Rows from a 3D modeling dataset
--- Begin ---

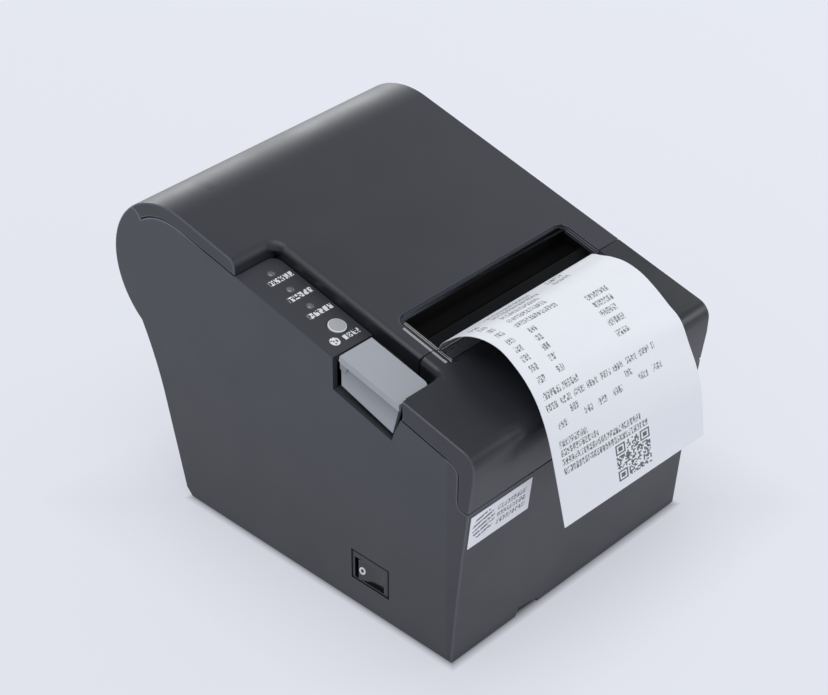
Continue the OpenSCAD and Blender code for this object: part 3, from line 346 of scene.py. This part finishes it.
def panel_marks_and_shade(t, colour):
    """Case: random white marks beside each lamp and beside the button.

    The walls get painted shade towards the table and at the front left, the opening round the
    switch gets painted shade, and the panel's face is made darker."""
    x, y, z = t.xyz()
    # Painted shade: the walls darken towards the table.
    low = t.remap(z, 0.0, 95.0, 0.45, 0.0)
    colour = t.mix(low, colour, (0.012, 0.013, 0.015))
    # Painted shade on the front wall, strongest at its left end.
    front = t.math("LESS_THAN", y, -70.0)
    left = t.math("MULTIPLY", front, t.remap(x, -62.0, 40.0, 0.4, 0.0))
    colour = t.mix(left, colour, (0.016, 0.017, 0.020))
    # Painted shade in the opening round the switch.
    opening = t.math("MULTIPLY", t.box(y, z, *SWITCH_Y, *SWITCH_Z), t.inside(x, -62.3, -52.0))
    colour = t.mix(t.math("MULTIPLY", opening, 0.85), colour, (0.004, 0.004, 0.005))
    top = t.inside(t.drop(), PANEL_DROP - 0.4, PANEL_DROP + 0.3)
    (x0, x1), (below, above) = LAMP_MARK
    rows = [t.box(x, y, x0, x1, lamp_y + below, lamp_y + above) for lamp_y in LAMP_YS]
    rows.append(t.box(x, y, *BUTTON_MARK))
    inked = t.math("MULTIPLY", t.any(rows), t.glyphs(x, y, 2.2, 0.5, 0.6, 0.72))
    in_dot = t.math("LESS_THAN", t.reach(x, y, BUTTON_DOT), DOT_R)
    dot = t.math("MULTIPLY", in_dot, t.speckle(x, y, 0.6, 0.6, 4.0, 0.8))
    inked = t.math("MULTIPLY", t.math("MAXIMUM", inked, dot), top)
    plate = t.math("MULTIPLY", top, t.box(x, y, WALL_X, PANEL_X, *PANEL_Y))
    colour = t.mix(t.math("MULTIPLY", plate, 0.4), colour, (0.022, 0.023, 0.026))
    return t.mix(inked, colour, (0.80, 0.80, 0.81))


def lever_side_shade(t, colour):
    """The lever's side plate gets painted shade, strongest just under the lip of its top plate."""
    x = t.xyz()[0]
    drop = t.drop()
    under = t.math("MULTIPLY", t.math("LESS_THAN", x, OUTER_X), t.math("GREATER_THAN", drop, 5.45))
    fade = t.remap(drop, 5.4, 14.0, 0.55, 0.12)
    # Painted shade under the lip of the top plate.
    return t.mix(t.math("MULTIPLY", under, fade), colour, (0.10, 0.105, 0.115))


def sunk_frame_shade(t, colour):
    """The switch's frame gets painted shade below its face and along its upper and front edges."""
    x, y, z = t.xyz()
    shadow = t.any([
        t.math("GREATER_THAN", x, -61.9), t.math("LESS_THAN", y, FRAME_EDGE[0]),
        t.math("GREATER_THAN", z, FRAME_EDGE[1]),
    ])
    # Painted shade inside the frame and along its upper and front edges.
    return t.mix(t.math("MULTIPLY", shadow, 0.85), colour, (0.003, 0.003, 0.0035))


def rocker_ring(t, colour):
    """The ring on the off half of the rocker. It is taller than wide."""
    x, y, z = t.xyz()
    dy = t.math("DIVIDE", t.math("SUBTRACT", y, RING_C[0]), 1.2)
    dz = t.math("DIVIDE", t.math("SUBTRACT", z, RING_C[1]), 1.7)
    ring = t.math("MULTIPLY", t.inside(t.hypot(dy, dz), 0.5, 1.0), t.math("LESS_THAN", x, OUTER_X))
    return t.mix(ring, colour, (0.78, 0.78, 0.78))


def metal(name, base, rough, stretch=(1.0, 12.0, 12.0), grain=0.5, depth=0.004):
    """Rolled or ground metal: fine lines along one direction, with dull patches."""
    t = Tree(name)
    lines = t.noise(grain, 3.0, 0.65, t.stretch(t.co(), *stretch))
    cloud = t.noise(9.0, 3.0, 0.6)
    t.color(t.mix(cloud, shade(base, 0.86), shade(base, 1.08)))
    t.metal()
    dull = t.remap(cloud, 0.3, 0.7, rough - 0.08, rough + 0.04)
    t.rough(t.math("MULTIPLY_ADD", lines, 0.16, dull))
    t.bump(lines, depth)
    return t.mat


PAD_PITCH = 2.54         # mm between the board's pads


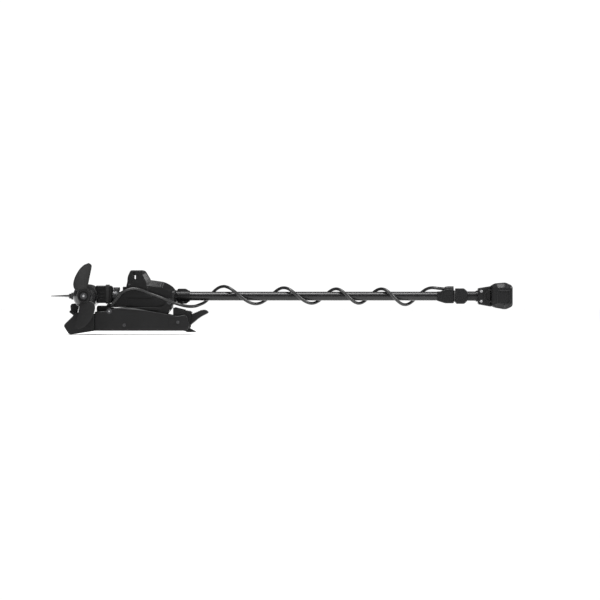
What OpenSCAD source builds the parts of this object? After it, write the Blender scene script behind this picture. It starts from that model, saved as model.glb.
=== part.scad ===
// Bow-mount electric trolling motor, stowed on its deck mount.
// +X runs along the shaft towards the control head, +Z is up, Z = 0 is the deck.
// The side that the cable runs along is -Y.

/* [Shaft] */
// Outer radius of the shaft tube
shaft_r = 16; // [12:0.5:19]
// Height of the shaft's axis above the deck when stowed
shaft_z = 124; // [118:1:150]
// Wall of the shaft tube
shaft_wall = 3; // [2:0.5:4]
// Position of the cable clamp below the head, along X
head_x = 1060; // [800:5:1400]
// Radial running clearance of the round fits
fit = 0.06; // [0.02:0.01:0.09]

/* [Pod] */
// Radius of the motor pod
pod_r = 43; // [34:1:48]
// Position of the pod's axis along X
pod_x = -199; // [-215:1:-190]
// Where the pod's tube ends on the propeller side
pod_back = 120; // [100:1:140]
// Where the pod's tube ends on the nose side
pod_front = 110; // [100:1:140]
// Radius of the propeller
prop_r = 118; // [90:1:130]
// Height of the skeg below the pod's axis
skeg_reach = 127; // [100:1:140]

/* [Mount] */
// Inner faces of the side rails, from the middle
rail_in = 81; // [78:1:100]
// Thickness of a side rail
rail_t = 24; // [14:1:30]
// Thickness of the base plate
plate_t = 6; // [4:0.5:10]
// Spacing of the deck bolts along X
bolt_x = 260; // [200:5:270]
// Spacing of the deck bolts along Y
bolt_y = 124; // [100:2:130]
// Radius of the deck bolt holes
bolt_r = 4; // [3:0.25:5]

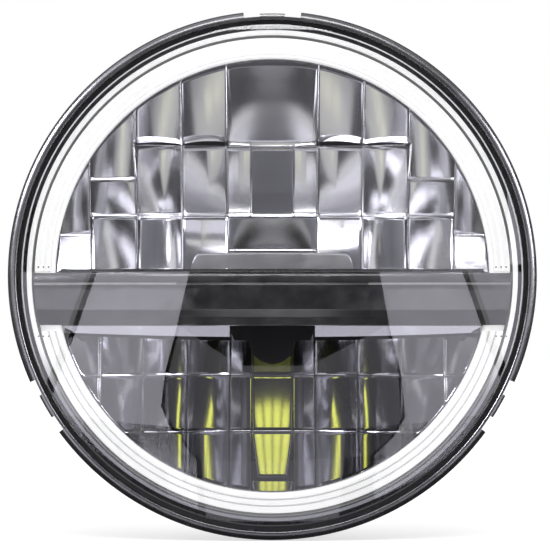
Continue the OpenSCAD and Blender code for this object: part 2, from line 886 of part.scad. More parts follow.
// A smooth route through hand-chosen points, with three places between each two
function route(p) = [
    for (i = [0 : len(p) - 2], k = [0 : (i == len(p) - 2 ? 3 : 2)])
        let (
            t = k / 3,
            a = p[max(i - 1, 0)],
            b = p[i],
            c = p[i + 1],
            d = p[min(i + 2, len(p) - 1)]
        )
        0.5 * (2 * b + t * (c - a) + t * t * (2 * a - 5 * b + 4 * c - d)
            + t * t * t * (3 * b - a - 3 * c + d))
];

// A round tube along a route, as one closed solid
module tube(p, r, across) {
    n = 8;
    path = route(p);
    last = len(path) - 1;
    rings = [
        for (i = [0 : last])
            let (
                way = path[min(i + 1, last)] - path[max(i - 1, 0)],
                side = cross(way, across),
                u = side / norm(side),
                w = cross(way, u) / norm(cross(way, u))
            )
            for (k = [0 : n - 1])
                path[i] + r * (cos(360 * k / n) * u + sin(360 * k / n) * w)
    ];
    walls = [
        for (i = [0 : last - 1], k = [0 : n - 1])
            let (a = i * n + k, b = i * n + (k + 1) % n)
            for (f = [[a, a + n, b + n], [a, b + n, b]]) f
    ];
    polyhedron(rings, concat(walls, [[for (k = [0 : n - 1]) k]],
        [[for (k = [n - 1 : -1 : 0]) last * n + k]]));
}

low_lead_z = shelf_top + pad_t + board_t / 2;
high_lead_z = shelf_bottom - pad_t - board_t / 2;
board_side = led_board_w / 2 + fit;
shelf_side = shelf_w / 2 + 1.2 + lead_r;
lead_mid_y = heel_y - 4;

module low_beam_leads() {
    low_end_y = low_led_y + 2;
    color("firebrick")
    for (side = [-lead_pitch / 2, lead_pitch / 2])
        tube([
            [-lead_hole_x, board_front - fit, bar_mid + side],
            [-lead_hole_x, bowl_depth - 3, bar_mid + side],
            [-shelf_side - 3, bowl_depth - 11, bar_mid + side],
            [-shelf_side - 1, lead_mid_y, (bar_mid + shelf_top) / 2 + side],
            [-shelf_side - 0.5, low_end_y + 5 + side, shelf_top],
            [-shelf_side + 3, low_end_y + 1 + side, low_lead_z + 0.1],
            [-board_side - 5, low_end_y + side, low_lead_z + 0.1],
            [-board_side, low_end_y + side, low_lead_z]
        ], lead_r, [1, 1, 0]);
}

module high_beam_leads() {
    high_end_y = high_led_y + 5;
    color("firebrick")
    for (side = [-lead_pitch / 2, lead_pitch / 2])
        tube([
            [lead_hole_x, board_front - fit, bar_mid + side],
            [lead_hole_x, bowl_depth - 3, bar_mid + side],
            [shelf_side + 3, bowl_depth - 11, bar_mid + side],
            [shelf_side + 1, lead_mid_y + 1, bar_mid - 2.5 + side],
            [shelf_side + 0.8, high_end_y + 6 - side, shelf_bottom + 0.6],
            [shelf_side - 1.5, high_end_y + 2 - side, high_lead_z - 0.2],
            [board_side + 5, high_end_y - side, high_lead_z - 0.1],
            [board_side, high_end_y - side, high_lead_z]
        ], lead_r, [-1, 1, 0]);
}

module shelf_screws() {
    color("gainsboro")
    for (p = shelf_screws_at)
        cap_screw(p, cover_screw_r - 0.05, base_back, wall + 9, 2.2);
}

module reflector_screws() {
    color("gainsboro")
    for (p = concat(upper_bosses, lower_bosses))
        cap_screw(p, small_screw_r - 0.05, base_back, wall + 7, 1.8);
}

module driver_board() {
    color("seagreen")
    difference() {
        round_y([0, 0], board_d / 2, board_front, board_back);
        for (p = standoffs_at)
            round_y(p, small_screw_r + screw_fit, board_front - over, board_back + over);
    }
}

module driver_board_screws() {
    color("gainsboro")
    for (p = standoffs_at)
        cap_screw(p, small_screw_r, board_back, board_t + standoff_h, 1.6);
}

module driver_inductors() {
    color("darkslategray")
    for (sx = [-1, 1])
        difference() {
            round_y([sx * inductor_x, inductor_z], inductor_r, board_back, board_back + inductor_h);
            round_y([sx * inductor_x, inductor_z], inductor_r / 3, board_back + 0.6 * inductor_h,
                board_back + inductor_h + over);
        }
}

module driver_capacitors() {
    color("silver")
    for (sx = [-1, 1], k = [0, 1])
        round_y([sx * capacitor_x, -capacitor_drop - k * capacitor_pitch], capacitor_r,
            board_back, board_back + capacitor_h);
}

module driver_chips() {
    color([0.15, 0.15, 0.15])
    for (at = [[-chip_x, -chip_drop], [chip_x, -chip_drop], [0, chip_rise]])
        box(span(at[0], chip_w / 2), [board_back, board_back + chip_h], span(at[1], chip_w / 2));
}

module rear_cover_gasket() {
    color("black")
    turned([[chamber_r + fit, turret_back], [gasket_r, turret_back],
        [gasket_r, cover_front], [chamber_r + fit, cover_front]]);
}

module rear_cover() {
    plateau = 0.8;
    color("dimgray")
    difference() {
        union() {
            round_y([0, 0], cover_r, cover_front, cover_back - plateau);
            round_y([0, 0], plateau_r, cover_front, cover_back);
        }
        round_y([0, 0], spigot_r + screw_fit, cover_front - over, cover_back + over);
        round_y([0, vent_z], 3 + screw_fit, cover_front - over, cover_back + over);
        for (a = [45 : 90 : 315])
            round_y(cover_screw_pitch * [cos(a), sin(a)], cover_screw_r + screw_fit,
                cover_front - over, cover_back + over);
    }
}

module rear_cover_screws() {
    seat = cover_back - 0.8;
    color("gainsboro")
    for (a = [45 : 90 : 315])
        cap_screw(cover_screw_pitch * [cos(a), sin(a)], cover_screw_r, seat,
            seat - cover_front + 7.5, 2.4);
}

module connector_seal() {
    color("black")
    turned([[spigot_r + fit, cover_back], [socket_flange_r - 0.6, cover_back],
        [socket_flange_r - 0.6, socket_front], [spigot_r + fit, socket_front]]);
}

// The three blades, each as ranges along x and z, grown by a clearance
function blade_ranges(grow) =
    let (w = blade_w / 2 + grow, t = blade_t / 2 + grow)
    [
        [span(0, w), span(top_blade_z, t)],
        [span(-blade_gap / 2, t), span(-1, w)],
        [span(blade_gap / 2, t), span(-1, w)]
    ];

module connector_socket() {
    color([0.1, 0.1, 0.1])
    difference() {
        union() {
            round_y([0, 0], spigot_r, cover_front - 1, shroud_front);
            round_y([0, 0], socket_flange_r, socket_front, shroud_front);
            difference() {
                rounded_block(shroud_w, shroud_h, 3, shroud_front - 0.5, shroud_back);
                rounded_block(shroud_w - 2 * shroud_wall, shroud_h - 2 * shroud_wall, 1.5,
                    shroud_front, shroud_back + over);
            }
            box(span(0, 2), [shroud_front - 0.5, shroud_back - 2], [shroud_h / 2 - 0.5, shroud_h / 2 + 1.2]);
        }
        for (b = blade_ranges(slot_fit))
            box(b[0], [cover_front - 2, shroud_front + over], b[1]);
    }
}

module connector_blades() {
    color("peru")
    for (b = blade_ranges(0))
        box(b[0], [board_back, blade_back], b[1]);
}

module breather_vent() {
    color([0.1, 0.1, 0.1])
    union() {
        round_y([0, vent_z], 3, cover_front - 0.5, cover_back + 0.5);
        round_y([0, vent_z], 5, cover_back, cover_back + 1.6);
    }
}

housing();
lens();
lens_seal();
halo_tray();
upper_light_guide();
lower_light_guide();
halo_boards();
halo_leds();
crossbar();
upper_reflector();
lower_reflector();
led_shelf();
thermal_pads();
low_beam_board();
low_beam_leds();
high_beam_board();
high_beam_leds();
high_beam_holder();
low_beam_cover();
low_beam_leads();
high_beam_leads();
shelf_screws();
reflector_screws();
driver_board();
driver_board_screws();
driver_inductors();
driver_capacitors();
driver_chips();
rear_cover_gasket();
rear_cover();
rear_cover_screws();
connector_seal();
connector_socket();
connector_blades();
breather_vent();
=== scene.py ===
import math

import bmesh
import bpy
from mathutils import Matrix, Vector


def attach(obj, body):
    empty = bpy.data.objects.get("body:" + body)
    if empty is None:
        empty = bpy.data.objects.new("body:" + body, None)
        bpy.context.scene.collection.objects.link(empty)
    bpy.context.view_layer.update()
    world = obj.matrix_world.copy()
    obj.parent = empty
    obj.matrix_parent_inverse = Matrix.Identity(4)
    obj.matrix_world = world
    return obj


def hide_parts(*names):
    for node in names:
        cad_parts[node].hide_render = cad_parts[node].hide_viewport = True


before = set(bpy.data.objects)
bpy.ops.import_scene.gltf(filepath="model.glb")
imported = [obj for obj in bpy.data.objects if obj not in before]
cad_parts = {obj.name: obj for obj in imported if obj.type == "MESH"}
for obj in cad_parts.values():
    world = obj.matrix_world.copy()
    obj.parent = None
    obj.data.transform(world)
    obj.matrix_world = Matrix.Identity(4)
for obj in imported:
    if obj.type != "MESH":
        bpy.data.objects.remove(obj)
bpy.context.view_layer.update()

# Cast housing
# One aluminium die casting, painted satin black: the notched rim, the groove that holds the
# lens, the bowl behind the reflectors and the cooling fins, which run back to the driver
# chamber. It is turned about the lamp's axis, which is Y.
MM = 0.001
RIM_R = 89.0
LIP_R = 86.0
POCKET_R = 83.0
GROOVE_FLOOR = -2.6
NOTCHES = (90, 210, 330)
NOTCH_EDGES = (-6.27, -6.25, -2.76, -2.74, 2.74, 2.76, 6.25, 6.27)
NOTCH_HALF = 6.26
NOTCH_DEPTH = 1.9
TOOTH_HALF = 2.75
TOOTH_DEPTH = 0.9
NOTCHED_FROM = 86.8
BASE_FRONT = 49
BASE_REAR = 52
LEAD_HOLE_R = 3.5
LEAD_HOLE_X = 31
LEAD_HOLE_Z = -8
FIN_COUNT = 36
FIN_HALF = 1
COVER_SCREW_RING = 43
STANDOFF_X = 10
STANDOFF_Z = 27
RIM_OUTER_CORNER = (88.7, -0.3, 0.3)
RIM_FRONT_CORNER = (86.7, -6.7, 2.3)
RIM_INNER_CORNER = (86.5, -8.5, 0.5)
BOWL_INSIDE = [(POCKET_R, 1), (77, 1), (72, 10), (52, 34), (46, BASE_FRONT), (45, BASE_FRONT)]
BOWL_OUTSIDE = [(45, BASE_REAR), (49, BASE_REAR), (56, 35), (76, 12), (84.5, 4)]
FIN_OUTLINE = [(82, 2.5), (83, 5.5), (83, 26), (62, 55), (42, 58), (37, 58), (37, 50.5), (47.5, 50),
               (53.5, 34.5), (73.5, 11)]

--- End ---

**Your objective**
Your task is to give again the lines from the one containing "low_beam_board();" to the one containing "bpy.data.objects.remove(obj)", both lines included, exactly and without anything added.

**Answer to this exercise**
low_beam_board();
low_beam_leds();
high_beam_board();
high_beam_leds();
high_beam_holder();
low_beam_cover();
low_beam_leads();
high_beam_leads();
shelf_screws();
reflector_screws();
driver_board();
driver_board_screws();
driver_inductors();
driver_capacitors();
driver_chips();
rear_cover_gasket();
rear_cover();
rear_cover_screws();
connector_seal();
connector_socket();
connector_blades();
breather_vent();
=== scene.py ===
import math

import bmesh
import bpy
from mathutils import Matrix, Vector


def attach(obj, body):
    empty = bpy.data.objects.get("body:" + body)
    if empty is None:
        empty = bpy.data.objects.new("body:" + body, None)
        bpy.context.scene.collection.objects.link(empty)
    bpy.context.view_layer.update()
    world = obj.matrix_world.copy()
    obj.parent = empty
    obj.matrix_parent_inverse = Matrix.Identity(4)
    obj.matrix_world = world
    return obj


def hide_parts(*names):
    for node in names:
        cad_parts[node].hide_render = cad_parts[node].hide_viewport = True


before = set(bpy.data.objects)
bpy.ops.import_scene.gltf(filepath="model.glb")
imported = [obj for obj in bpy.data.objects if obj not in before]
cad_parts = {obj.name: obj for obj in imported if obj.type == "MESH"}
for obj in cad_parts.values():
    world = obj.matrix_world.copy()
    obj.parent = None
    obj.data.transform(world)
    obj.matrix_world = Matrix.Identity(4)
for obj in imported:
    if obj.type != "MESH":
        bpy.data.objects.remove(obj)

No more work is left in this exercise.